Berdasarkan UU, parlemen sebenarnya bisa menggelar sidang tanpa menunggu 30 hari untuk menolak atau menyetujui pemerintah yang baru dibentuk. Namun, parlemen saat ini tidak bisa menggelar sidang karena tidak memenuhi kuorum, menyusul 40 anggota parlemen dari Hamas ditahan Israel. Dan besar kemungkinan dengan alasan darurat Abbas pun kemudian membubarkan parlemen. Posisi Hamas memang benar-benar sulit, bukan karena tidak didukung oleh rakyat Palestina, tapi ditekan dari berbagai arah. Dalam kondisi stagnan seperti ini perang saudara akan terus berlanjut.

Mungkin ada baiknya kalau Hamas berpikir untuk benar-benar mundur dari pemerintahan dan kembali fokus dalam perjuangan bersenjata melawan Israel.
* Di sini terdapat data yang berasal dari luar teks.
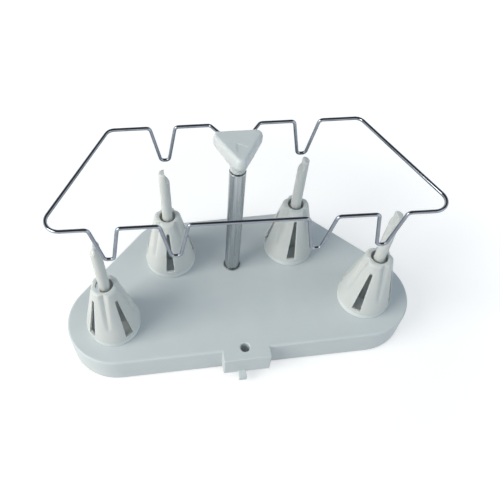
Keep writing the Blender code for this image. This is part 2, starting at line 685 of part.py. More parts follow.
def head_rings():
    """The heights and outlines of the head, from the neck up to the plate's edge."""
    neck_top = NECK_BOTTOM + NECK_LENGTH
    wall_low = HEAD_TOP - HEAD_WALL
    outline = head_outline(0.0)
    circle = [p.normalized() * NECK_RADIUS for p in outline]
    rings = [(NECK_BOTTOM, circle)]
    steps = 6
    for i in range(steps + 1):
        share = i / steps
        blend = share * share * (3 - 2 * share)
        ring = [a.lerp(b, blend) for a, b in zip(circle, outline)]
        rings.append((neck_top + (wall_low - neck_top) * share, ring))
    for share in (0.0, 1 / 3, 2 / 3, 1.0):
        angle = share * math.pi / 2
        drop = HEAD_EDGE_DROP * (1 - math.sin(angle))
        rings.append((HEAD_TOP - drop, head_outline(HEAD_EDGE * (1 - math.cos(angle)))))
    return rings


def wire_route():
    """The wire's corners from its left end to its right end, each with its bend radius."""
    left = [(-WIRE_END[0], WIRE_END[1], WIRE_Z, 0.0)]
    left.append((-WIRE_JOG_X, WIRE_BACK, WIRE_Z, JOG_BEND_RADIUS))
    left += notch(-BACK_NOTCH_X, WIRE_BACK, 1)
    left.append((-WIRE_BACK_HALF, WIRE_BACK, WIRE_Z, BACK_BEND_RADIUS))
    left.append((-WIRE_FRONT_HALF, -WIRE_FRONT, WIRE_Z, FRONT_BEND_RADIUS))
    left += notch(-OUTER_NOTCH_X, -WIRE_FRONT, -1)
    left += notch(-INNER_NOTCH_X, -WIRE_FRONT, -1)
    right = [(-x, y, z, radius) for x, y, z, radius in reversed(left)]
    return left + right


def notch(x, y, first):
    """The four corners of one V notch; first is 1 where the wire comes from +X."""
    low = WIRE_Z - NOTCH_DEPTH
    places = [(first * NOTCH_TOP_HALF, WIRE_Z), (first * NOTCH_BOTTOM_HALF, low),
              (-first * NOTCH_BOTTOM_HALF, low), (-first * NOTCH_TOP_HALF, WIRE_Z)]
    return [(x + across, y, z, NOTCH_BEND_RADIUS) for across, z in places]


def rounded(route):
    """The route's points with each corner replaced by an arc of its bend radius."""
    points = [Vector(route[0][:3])]
    for i in range(1, len(route) - 1):
        corner = Vector(route[i][:3])
        before = (Vector(route[i - 1][:3]) - corner)
        after = (Vector(route[i + 1][:3]) - corner)
        turn = math.pi - before.angle(after)
        back = route[i][3] * math.tan(turn / 2)
        back = min(back, before.length * 0.48, after.length * 0.48)
        radius = back / math.tan(turn / 2)
        start = corner + before.normalized() * back
        inward = (before.normalized() + after.normalized()).normalized()
        centre = corner + inward * (radius / math.cos(turn / 2))
        axis = (start - centre).cross(corner - centre).normalized()
        steps = max(2, round(turn / BEND_STEP))
        for k in range(steps + 1):
            points.append(centre + Matrix.Rotation(turn * k / steps, 3, axis) @ (start - centre))
    points.append(Vector(route[-1][:3]))
    return points


def make_head(axis, finish):
    """The guide head, lofted from its round neck to its triangular plate, with its sockets cut."""
    bm = bmesh.new()
    loops = []
    for height, outline in head_rings():
        loops.append([bm.verts.new((p.x, p.y, height)) for p in outline])
    count = len(loops[0])
    for lower, upper in zip(loops, loops[1:]):
        for i in range(count):
            j = (i + 1) % count
            bm.faces.new((lower[i], lower[j], upper[j], upper[i]))
    bm.faces.new(loops[-1])
    bm.faces.new(list(reversed(loops[0])))
    head = add_object("guide_head", mesh_from(bm, "guide_head"), finish, parent=axis)
    socket = cylinder("head_socket", (0.0, 0.0), MIDDLE_RADIUS + SLIDE_GAP,
                      NECK_BOTTOM - NECK_RADIUS, HEAD_SOCKET_TOP)
    bore = cylinder("head_bore", (0.0, 0.0), ROD_RADIUS + SEAT_GAP, NECK_BOTTOM, ROD_TOP + SEAT_GAP)
    cutters = [("head_socket", socket), ("head_bore", bore)]
    for side in (-1, 1):
        outer = Vector((side * WIRE_JOG_X, WIRE_BACK, WIRE_Z))
        inner = Vector((side * WIRE_END[0], WIRE_END[1], WIRE_Z))
        inner += (inner - outer).normalized() * SEAT_GAP
        bore = WIRE_RADIUS + SEAT_GAP
        drill = rod_between("wire_hole", inner, outer, bore, SMALL_SIDES)
        cutters.append((f"wire_hole_{side}", drill))
    mark = cylinder("mark", (0.0, 0.0), MARK_RADIUS, HEAD_TOP - MARK_DEPTH, HEAD_TOP + MARK_DEPTH, 3)
    mark.transform(Matrix.Rotation(-math.pi / 2, 4, "Z"))
    mark.transform(Matrix.Translation((0.0, -MARK_FORWARD, 0.0)))
    cutters.append(("mark", mark))
    for name, mesh in cutters:
        combine(head, add_cutter(name, mesh, axis), "DIFFERENCE")


def make_wire(axis, finish):
    """The wire guide: one bent wire with six V notches."""
    points = rounded(wire_route())
    curve = bpy.data.curves.new("wire_guide", "CURVE")
    curve.dimensions = "3D"
    curve.bevel_depth = WIRE_RADIUS
    curve.bevel_resolution = 2
    curve.use_fill_caps = True
    spline = curve.splines.new("POLY")
    spline.points.add(len(points) - 1)
    for point, place in zip(spline.points, points):
        point.co = (*place, 1.0)
    add_object("wire_guide", curve, finish, parent=axis)


def build():
    clear_scene()
    base_plastic = material("base_plastic", (0.62, 0.66, 0.66), 0.45)
    pale_plastic = material("pale_plastic", (0.78, 0.79, 0.76), 0.4)
    rubber = material("foot_rubber", (0.08, 0.08, 0.08), 0.8)
    tube_metal = material("tube_metal", (0.55, 0.57, 0.58), 0.3, 1.0)
    wire_metal = material("wire_metal", (0.72, 0.72, 0.74), 0.15, 1.0)
    screw_metal = material("screw_metal", (0.6, 0.6, 0.6), 0.35, 1.0)
    bush_plastic = material("bush_plastic", (0.2, 0.2, 0.21), 0.5)
    make_base(base_plastic)
    make_feet(rubber)
    make_pins(pale_plastic)
    make_screws(screw_metal)
    make_discs(base_plastic)
    make_cones(pale_plastic)
    make_fixed_post(tube_metal, bush_plastic)
    post_axis = add_empty("post_axis", POST_AXIS)
    middle_axis = add_empty("middle_slide", (0.0, 0.0, 0.0), parent=post_axis)
    rod_axis = add_empty("rod_slide", (0.0, 0.0, 0.0), parent=middle_axis)
    guide_axis = add_empty("guide_turn", (0.0, 0.0, 0.0), GUIDE_TURN, parent=rod_axis)
    make_middle(middle_axis, tube_metal, bush_plastic)
    make_rod(rod_axis, tube_metal, bush_plastic)
    make_head(guide_axis, pale_plastic)
    make_wire(guide_axis, wire_metal)


build()
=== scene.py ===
"""The looks of the thread spool stand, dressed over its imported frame.

Metres, +Z up, front of the stand towards -Y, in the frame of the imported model.
"""
import json
import math

import bmesh
import bpy
from mathutils import Matrix, Vector

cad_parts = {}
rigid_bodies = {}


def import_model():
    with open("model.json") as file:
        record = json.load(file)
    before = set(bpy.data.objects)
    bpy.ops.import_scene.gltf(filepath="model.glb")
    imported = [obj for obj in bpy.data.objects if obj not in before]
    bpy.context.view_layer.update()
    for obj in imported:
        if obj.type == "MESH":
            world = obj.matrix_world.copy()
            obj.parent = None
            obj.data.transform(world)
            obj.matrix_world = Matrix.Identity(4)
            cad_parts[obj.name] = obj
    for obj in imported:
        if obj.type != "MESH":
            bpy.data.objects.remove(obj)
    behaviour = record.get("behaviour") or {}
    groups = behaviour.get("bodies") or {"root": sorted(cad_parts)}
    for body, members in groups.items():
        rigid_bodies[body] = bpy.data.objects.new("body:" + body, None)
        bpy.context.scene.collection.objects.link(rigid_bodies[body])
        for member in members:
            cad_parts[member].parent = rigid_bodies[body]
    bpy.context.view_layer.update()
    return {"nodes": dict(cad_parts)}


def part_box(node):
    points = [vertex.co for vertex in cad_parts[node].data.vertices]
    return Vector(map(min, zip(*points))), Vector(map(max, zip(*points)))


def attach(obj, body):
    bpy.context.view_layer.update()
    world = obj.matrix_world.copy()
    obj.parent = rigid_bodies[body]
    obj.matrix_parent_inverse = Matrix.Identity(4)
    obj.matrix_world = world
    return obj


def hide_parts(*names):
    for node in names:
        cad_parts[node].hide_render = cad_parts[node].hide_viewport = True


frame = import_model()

QUARTERS = ("front_left", "front_right", "back_left", "back_right")


def centre(node):
    """The middle of a node's box."""
    low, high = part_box(node)
    return (low + high) / 2


# Places read from the frame
POST = Vector((centre("post_outer_tube").x, centre("post_outer_tube").y, 0.0))
PLATE_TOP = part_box("base")[1].z
SKIRT_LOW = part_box("base")[0].z
PINS = {name: centre(f"spool_pin_{name}") for name in QUARTERS}
FEET = {name: centre(f"foot_{name}") for name in QUARTERS}
HEAD_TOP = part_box("guide_head")[1].z
NECK_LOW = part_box("guide_head")[0].z
WIRE_RADIUS = 0.0012
WIRE_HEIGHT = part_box("wire_guide")[1].z - WIRE_RADIUS

# Clearance between neighbours, and the length below which a distance counts as nothing
GAP = 0.0003
NOTHING = 1e-7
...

Sebab, justru sikap Hamas yang menentang Israel lah yang membuatnya mendapat simpati dari masyarakat. palagi kalau Hamas memang berorientasi mengusir Israel. Kalau kondisi sekarang dipertahankan, yang terjadi justru akan menjauhkan dari tujuan itu. Mundurnya Hamas juga akan menghindari perang saudara yang merugikan rakyat Palestina sendiri.

Sebaliknya, kalau Fatah yang benar-benar memerintah Palestina, kemungkinan akan mengalamai kesulitan yang cukup besar. Apalagi secara de facto peran Hamas tidak bisa dikesampingkan begitu saja. Simpati rakyat kepada pemerintahan Fatah sangat mungkin semakin berkurang mengingat selama ini sudah diketahui umum banyak pejabat Fatah yang korup.
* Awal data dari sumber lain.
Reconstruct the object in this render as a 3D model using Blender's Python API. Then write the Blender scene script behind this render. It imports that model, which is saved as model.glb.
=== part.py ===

Selain itu, Fatah juga akan kesulitan memenuhi kebutuhan rakyat Palestina karena hanya menggantungkan diri pada kekuatan dana asing. Sikap Fatah yang salama ini lebih pro kepada Israel dan AS, juga menjadi faktor yang menyulitkan kelompok ini di mata rakyat Palestina. Artinya, kalaupun Hamas mundur, dukungan rakyat Palestina akan tetap besar kepada gerakan pejuang pembebasan Palestina ini.